Re: Remove Array Duplicates from Array of Arrays
by Laurent_R (Canon) on Sep 01, 2018 at 08:40 UTC
    One possibility would be to sort your AoA according to the items in your sub-arrays, and then to walk through the AoA and, for each sub-array, check whether it is equal to the previous (or next) one.

    Another possibility would be to stringify the subarrays and store them in a hash (with the stringified sub-arrays as keys and sub-array references as values).

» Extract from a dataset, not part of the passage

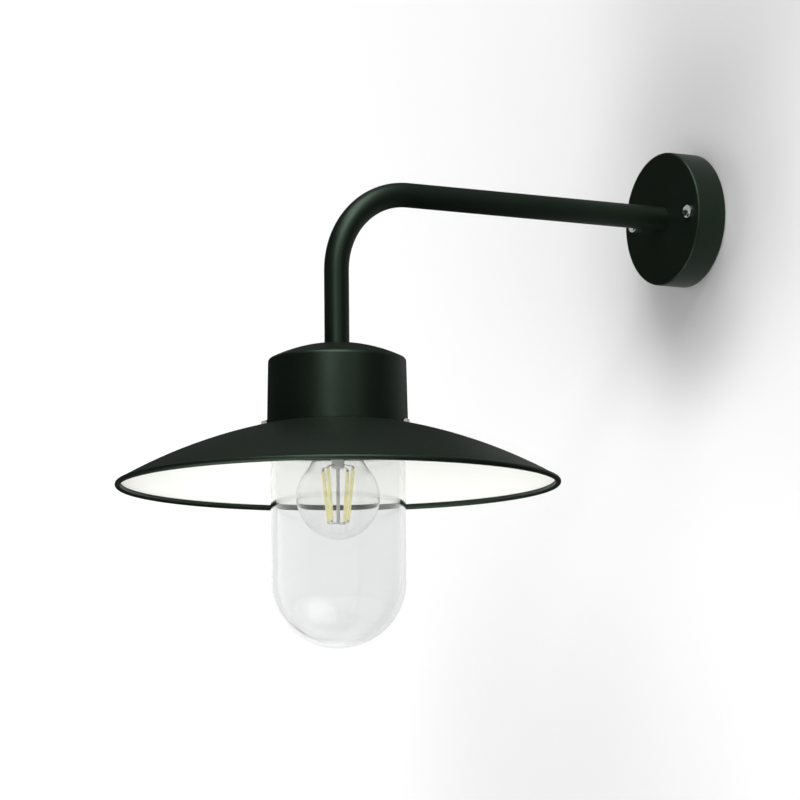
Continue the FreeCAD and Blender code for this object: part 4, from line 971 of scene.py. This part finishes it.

The hash will automatically remove duplicates, so all you need at this point is to collect the hash values and store them in a new AoA.

    Update at 8:44 UTC: I had not seen it when I started to post, but the second solution above is more or less equivalent to the solution suggested by Athanasius.